**TO DO**
Restate the span of lines that starts with the line containing "of the stack" and ends with the line containing "for node in", word for word, including both, with nothing else.

Modeling code records:
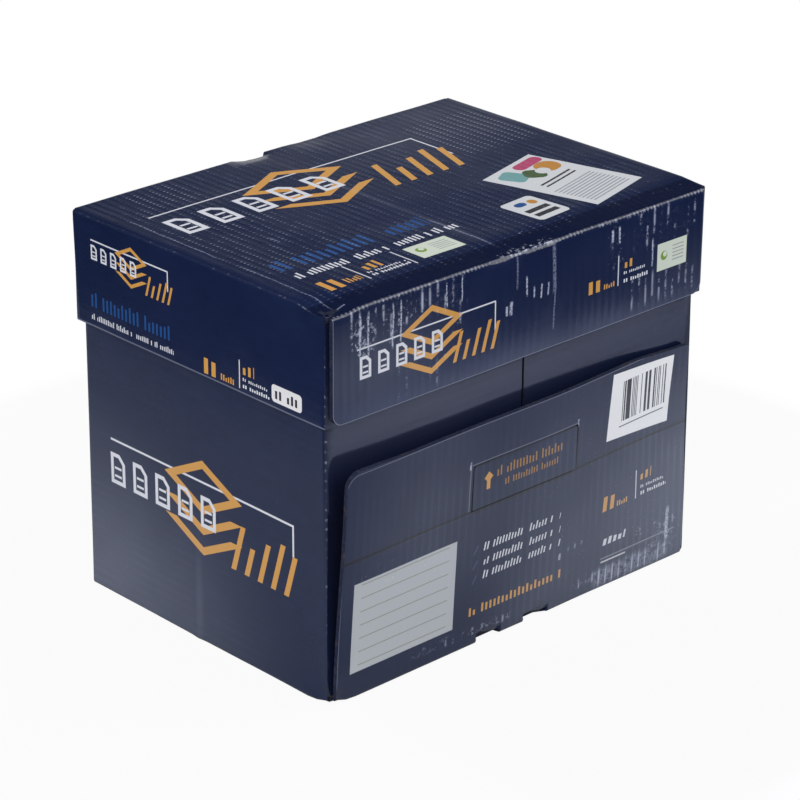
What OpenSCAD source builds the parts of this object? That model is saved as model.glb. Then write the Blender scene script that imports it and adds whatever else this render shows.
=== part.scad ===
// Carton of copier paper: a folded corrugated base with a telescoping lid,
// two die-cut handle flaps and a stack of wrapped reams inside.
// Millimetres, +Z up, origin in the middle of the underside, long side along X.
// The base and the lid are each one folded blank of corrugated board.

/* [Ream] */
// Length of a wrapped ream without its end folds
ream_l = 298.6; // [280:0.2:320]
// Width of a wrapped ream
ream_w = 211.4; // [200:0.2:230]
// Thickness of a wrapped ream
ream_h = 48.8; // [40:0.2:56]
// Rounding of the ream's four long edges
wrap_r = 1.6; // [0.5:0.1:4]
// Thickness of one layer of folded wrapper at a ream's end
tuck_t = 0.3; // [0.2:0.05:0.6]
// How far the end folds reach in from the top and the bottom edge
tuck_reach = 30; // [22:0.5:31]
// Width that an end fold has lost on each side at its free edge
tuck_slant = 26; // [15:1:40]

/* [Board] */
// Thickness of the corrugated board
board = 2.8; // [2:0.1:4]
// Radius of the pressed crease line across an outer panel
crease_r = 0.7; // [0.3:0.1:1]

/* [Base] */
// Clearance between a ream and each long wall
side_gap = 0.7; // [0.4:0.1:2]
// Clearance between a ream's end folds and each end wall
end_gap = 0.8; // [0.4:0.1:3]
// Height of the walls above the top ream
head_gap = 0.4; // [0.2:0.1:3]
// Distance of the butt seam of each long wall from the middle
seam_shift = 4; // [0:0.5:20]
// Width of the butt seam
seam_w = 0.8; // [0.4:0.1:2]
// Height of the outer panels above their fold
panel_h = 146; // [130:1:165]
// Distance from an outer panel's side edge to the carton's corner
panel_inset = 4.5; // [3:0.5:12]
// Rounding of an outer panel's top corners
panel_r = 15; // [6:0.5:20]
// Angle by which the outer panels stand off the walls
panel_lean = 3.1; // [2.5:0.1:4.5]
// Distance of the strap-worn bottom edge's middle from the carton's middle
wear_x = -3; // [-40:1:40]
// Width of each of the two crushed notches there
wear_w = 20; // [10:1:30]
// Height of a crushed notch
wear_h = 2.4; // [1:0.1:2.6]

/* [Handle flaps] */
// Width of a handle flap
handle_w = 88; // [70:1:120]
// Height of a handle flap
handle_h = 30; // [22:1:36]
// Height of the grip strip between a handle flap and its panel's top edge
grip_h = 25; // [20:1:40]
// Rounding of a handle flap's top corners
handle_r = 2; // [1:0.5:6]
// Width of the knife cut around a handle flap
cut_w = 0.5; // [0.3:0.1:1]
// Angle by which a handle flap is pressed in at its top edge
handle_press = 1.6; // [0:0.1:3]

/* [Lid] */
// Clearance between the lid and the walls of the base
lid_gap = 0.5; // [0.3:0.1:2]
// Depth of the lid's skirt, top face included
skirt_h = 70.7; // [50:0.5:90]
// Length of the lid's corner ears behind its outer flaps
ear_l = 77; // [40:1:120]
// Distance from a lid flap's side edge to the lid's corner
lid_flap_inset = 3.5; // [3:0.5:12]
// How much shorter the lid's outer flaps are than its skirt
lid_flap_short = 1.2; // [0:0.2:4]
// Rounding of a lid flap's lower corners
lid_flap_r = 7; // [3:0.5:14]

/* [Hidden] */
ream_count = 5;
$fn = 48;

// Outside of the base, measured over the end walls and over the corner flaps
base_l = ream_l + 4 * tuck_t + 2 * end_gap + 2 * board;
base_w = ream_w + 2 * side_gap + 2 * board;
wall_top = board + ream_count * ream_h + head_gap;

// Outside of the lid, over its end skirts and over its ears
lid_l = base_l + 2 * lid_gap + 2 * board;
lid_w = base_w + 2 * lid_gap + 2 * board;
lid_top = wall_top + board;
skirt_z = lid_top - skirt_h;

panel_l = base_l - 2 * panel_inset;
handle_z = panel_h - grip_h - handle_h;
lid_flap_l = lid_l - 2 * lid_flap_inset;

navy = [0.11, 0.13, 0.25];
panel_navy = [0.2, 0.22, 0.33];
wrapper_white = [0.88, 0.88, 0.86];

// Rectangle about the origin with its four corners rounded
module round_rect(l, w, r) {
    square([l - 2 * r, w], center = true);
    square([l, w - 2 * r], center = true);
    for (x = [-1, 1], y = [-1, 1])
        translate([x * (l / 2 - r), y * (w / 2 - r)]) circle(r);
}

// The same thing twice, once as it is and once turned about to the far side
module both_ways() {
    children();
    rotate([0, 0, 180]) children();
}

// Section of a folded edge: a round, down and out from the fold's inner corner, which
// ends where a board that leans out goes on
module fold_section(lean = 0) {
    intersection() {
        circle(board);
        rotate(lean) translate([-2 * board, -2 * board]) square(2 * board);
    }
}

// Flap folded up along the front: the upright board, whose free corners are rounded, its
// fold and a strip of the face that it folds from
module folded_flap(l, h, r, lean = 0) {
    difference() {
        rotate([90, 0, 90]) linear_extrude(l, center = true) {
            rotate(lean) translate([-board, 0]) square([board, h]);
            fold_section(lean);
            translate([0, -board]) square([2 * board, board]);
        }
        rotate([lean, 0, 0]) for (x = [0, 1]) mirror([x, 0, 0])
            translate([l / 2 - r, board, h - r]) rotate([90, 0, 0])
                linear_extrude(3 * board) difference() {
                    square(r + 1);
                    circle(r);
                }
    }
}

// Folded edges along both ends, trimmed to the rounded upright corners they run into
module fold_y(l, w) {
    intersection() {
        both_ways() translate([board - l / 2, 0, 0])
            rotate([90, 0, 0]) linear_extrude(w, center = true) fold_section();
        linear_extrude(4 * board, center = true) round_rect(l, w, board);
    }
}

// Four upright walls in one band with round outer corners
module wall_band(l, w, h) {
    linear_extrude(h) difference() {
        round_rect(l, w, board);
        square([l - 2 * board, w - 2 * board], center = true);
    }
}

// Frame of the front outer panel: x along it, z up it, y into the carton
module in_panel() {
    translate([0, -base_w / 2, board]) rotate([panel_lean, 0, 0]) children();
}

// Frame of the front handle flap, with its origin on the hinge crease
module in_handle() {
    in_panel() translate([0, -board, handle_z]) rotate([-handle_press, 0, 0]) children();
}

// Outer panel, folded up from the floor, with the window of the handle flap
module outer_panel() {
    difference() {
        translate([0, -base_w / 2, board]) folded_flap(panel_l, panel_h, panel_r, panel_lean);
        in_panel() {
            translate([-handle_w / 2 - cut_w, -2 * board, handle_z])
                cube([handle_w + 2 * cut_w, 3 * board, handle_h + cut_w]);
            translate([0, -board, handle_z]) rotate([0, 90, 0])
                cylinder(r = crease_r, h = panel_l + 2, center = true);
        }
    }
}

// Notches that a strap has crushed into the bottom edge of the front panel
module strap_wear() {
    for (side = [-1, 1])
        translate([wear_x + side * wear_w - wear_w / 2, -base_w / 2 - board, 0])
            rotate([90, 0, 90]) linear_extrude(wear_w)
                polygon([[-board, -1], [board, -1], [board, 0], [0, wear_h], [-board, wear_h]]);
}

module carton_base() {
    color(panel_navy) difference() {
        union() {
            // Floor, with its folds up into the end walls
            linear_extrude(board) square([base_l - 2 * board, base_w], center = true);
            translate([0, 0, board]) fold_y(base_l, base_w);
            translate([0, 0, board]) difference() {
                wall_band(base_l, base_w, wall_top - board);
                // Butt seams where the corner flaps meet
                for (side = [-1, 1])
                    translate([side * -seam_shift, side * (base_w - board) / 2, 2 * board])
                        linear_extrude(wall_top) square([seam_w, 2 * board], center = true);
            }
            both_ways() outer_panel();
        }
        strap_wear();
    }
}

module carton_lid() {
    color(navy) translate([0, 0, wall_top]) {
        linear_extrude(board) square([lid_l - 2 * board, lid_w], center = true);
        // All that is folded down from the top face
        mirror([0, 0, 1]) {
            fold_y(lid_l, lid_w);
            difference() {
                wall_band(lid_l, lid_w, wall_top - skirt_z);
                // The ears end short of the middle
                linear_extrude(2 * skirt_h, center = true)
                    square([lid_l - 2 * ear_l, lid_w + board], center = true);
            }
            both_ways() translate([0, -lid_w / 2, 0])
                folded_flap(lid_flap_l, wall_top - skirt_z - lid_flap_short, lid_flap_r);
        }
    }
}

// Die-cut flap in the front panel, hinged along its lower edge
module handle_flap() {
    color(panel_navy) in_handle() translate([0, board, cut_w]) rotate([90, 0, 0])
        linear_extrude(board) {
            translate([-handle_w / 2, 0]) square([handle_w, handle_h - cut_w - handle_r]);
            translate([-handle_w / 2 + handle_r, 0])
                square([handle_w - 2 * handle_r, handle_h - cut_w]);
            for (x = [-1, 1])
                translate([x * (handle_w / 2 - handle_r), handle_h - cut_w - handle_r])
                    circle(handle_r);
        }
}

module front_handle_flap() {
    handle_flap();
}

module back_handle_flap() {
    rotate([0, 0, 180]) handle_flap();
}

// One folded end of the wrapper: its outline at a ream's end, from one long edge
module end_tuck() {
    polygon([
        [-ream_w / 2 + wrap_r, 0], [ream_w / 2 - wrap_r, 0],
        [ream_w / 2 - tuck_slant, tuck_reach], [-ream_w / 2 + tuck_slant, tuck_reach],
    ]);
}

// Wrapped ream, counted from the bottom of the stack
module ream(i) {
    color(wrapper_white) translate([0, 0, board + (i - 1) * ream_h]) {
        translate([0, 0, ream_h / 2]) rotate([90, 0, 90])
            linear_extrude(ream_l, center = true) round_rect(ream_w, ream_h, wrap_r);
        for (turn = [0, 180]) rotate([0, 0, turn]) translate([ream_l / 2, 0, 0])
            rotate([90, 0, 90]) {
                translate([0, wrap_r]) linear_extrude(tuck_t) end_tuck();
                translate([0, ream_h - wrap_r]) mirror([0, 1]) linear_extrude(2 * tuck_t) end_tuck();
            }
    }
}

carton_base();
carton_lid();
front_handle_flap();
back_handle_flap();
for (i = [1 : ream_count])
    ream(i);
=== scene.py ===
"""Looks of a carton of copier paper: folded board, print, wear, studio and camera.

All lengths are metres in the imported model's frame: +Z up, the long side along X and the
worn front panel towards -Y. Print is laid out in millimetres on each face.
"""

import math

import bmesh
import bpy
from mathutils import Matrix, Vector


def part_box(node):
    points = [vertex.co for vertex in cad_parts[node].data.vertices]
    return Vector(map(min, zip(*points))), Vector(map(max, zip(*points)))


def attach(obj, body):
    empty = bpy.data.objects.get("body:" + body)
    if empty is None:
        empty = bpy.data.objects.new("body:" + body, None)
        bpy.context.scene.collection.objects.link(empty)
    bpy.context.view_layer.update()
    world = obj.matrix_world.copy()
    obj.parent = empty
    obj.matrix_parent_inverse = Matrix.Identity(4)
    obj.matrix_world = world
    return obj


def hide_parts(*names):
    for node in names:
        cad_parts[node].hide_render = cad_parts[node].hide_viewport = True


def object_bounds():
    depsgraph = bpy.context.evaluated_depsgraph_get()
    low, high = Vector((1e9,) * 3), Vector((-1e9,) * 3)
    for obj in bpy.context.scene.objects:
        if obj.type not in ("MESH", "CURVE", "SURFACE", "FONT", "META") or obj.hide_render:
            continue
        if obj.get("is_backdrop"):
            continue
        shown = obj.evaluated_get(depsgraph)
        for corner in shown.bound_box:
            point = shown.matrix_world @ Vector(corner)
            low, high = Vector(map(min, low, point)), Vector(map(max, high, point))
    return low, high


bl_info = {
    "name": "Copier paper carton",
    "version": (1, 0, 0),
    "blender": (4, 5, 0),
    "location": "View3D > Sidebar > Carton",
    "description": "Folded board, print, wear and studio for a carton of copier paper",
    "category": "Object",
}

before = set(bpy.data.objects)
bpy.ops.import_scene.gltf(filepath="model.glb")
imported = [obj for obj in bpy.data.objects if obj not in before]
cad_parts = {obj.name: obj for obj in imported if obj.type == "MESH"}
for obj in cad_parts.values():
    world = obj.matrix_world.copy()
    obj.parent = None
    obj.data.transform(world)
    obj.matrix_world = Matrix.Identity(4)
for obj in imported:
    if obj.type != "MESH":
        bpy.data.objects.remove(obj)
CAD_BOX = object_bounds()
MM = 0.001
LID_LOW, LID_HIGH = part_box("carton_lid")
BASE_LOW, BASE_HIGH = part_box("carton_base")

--

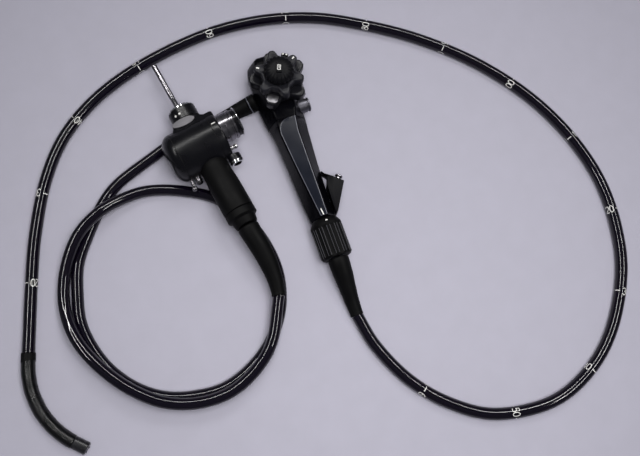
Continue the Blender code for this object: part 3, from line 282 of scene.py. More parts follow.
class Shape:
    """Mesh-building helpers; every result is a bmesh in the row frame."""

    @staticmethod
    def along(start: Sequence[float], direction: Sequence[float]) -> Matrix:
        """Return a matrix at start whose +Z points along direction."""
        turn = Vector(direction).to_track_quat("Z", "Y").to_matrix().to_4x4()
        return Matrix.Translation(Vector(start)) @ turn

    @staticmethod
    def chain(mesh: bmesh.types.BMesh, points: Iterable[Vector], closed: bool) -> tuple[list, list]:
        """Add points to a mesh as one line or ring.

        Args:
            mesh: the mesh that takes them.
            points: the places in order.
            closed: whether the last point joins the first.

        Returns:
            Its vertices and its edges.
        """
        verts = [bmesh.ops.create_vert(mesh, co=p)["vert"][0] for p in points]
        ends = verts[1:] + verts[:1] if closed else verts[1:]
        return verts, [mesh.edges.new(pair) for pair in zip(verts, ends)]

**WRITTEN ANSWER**
// Wrapped ream, counted from the bottom of the stack
module ream(i) {
    color(wrapper_white) translate([0, 0, board + (i - 1) * ream_h]) {
        translate([0, 0, ream_h / 2]) rotate([90, 0, 90])
            linear_extrude(ream_l, center = true) round_rect(ream_w, ream_h, wrap_r);
        for (turn = [0, 180]) rotate([0, 0, turn]) translate([ream_l / 2, 0, 0])
            rotate([90, 0, 90]) {
                translate([0, wrap_r]) linear_extrude(tuck_t) end_tuck();
                translate([0, ream_h - wrap_r]) mirror([0, 1]) linear_extrude(2 * tuck_t) end_tuck();
            }
    }
}

carton_base();
carton_lid();
front_handle_flap();
back_handle_flap();
for (i = [1 : ream_count])
    ream(i);
=== scene.py ===
"""Looks of a carton of copier paper: folded board, print, wear, studio and camera.

All lengths are metres in the imported model's frame: +Z up, the long side along X and the
worn front panel towards -Y. Print is laid out in millimetres on each face.
"""

import math

import bmesh
import bpy
from mathutils import Matrix, Vector


def part_box(node):
    points = [vertex.co for vertex in cad_parts[node].data.vertices]
    return Vector(map(min, zip(*points))), Vector(map(max, zip(*points)))


def attach(obj, body):
    empty = bpy.data.objects.get("body:" + body)
    if empty is None:
        empty = bpy.data.objects.new("body:" + body, None)
        bpy.context.scene.collection.objects.link(empty)
    bpy.context.view_layer.update()
    world = obj.matrix_world.copy()
    obj.parent = empty
    obj.matrix_parent_inverse = Matrix.Identity(4)
    obj.matrix_world = world
    return obj


def hide_parts(*names):
    for node in names:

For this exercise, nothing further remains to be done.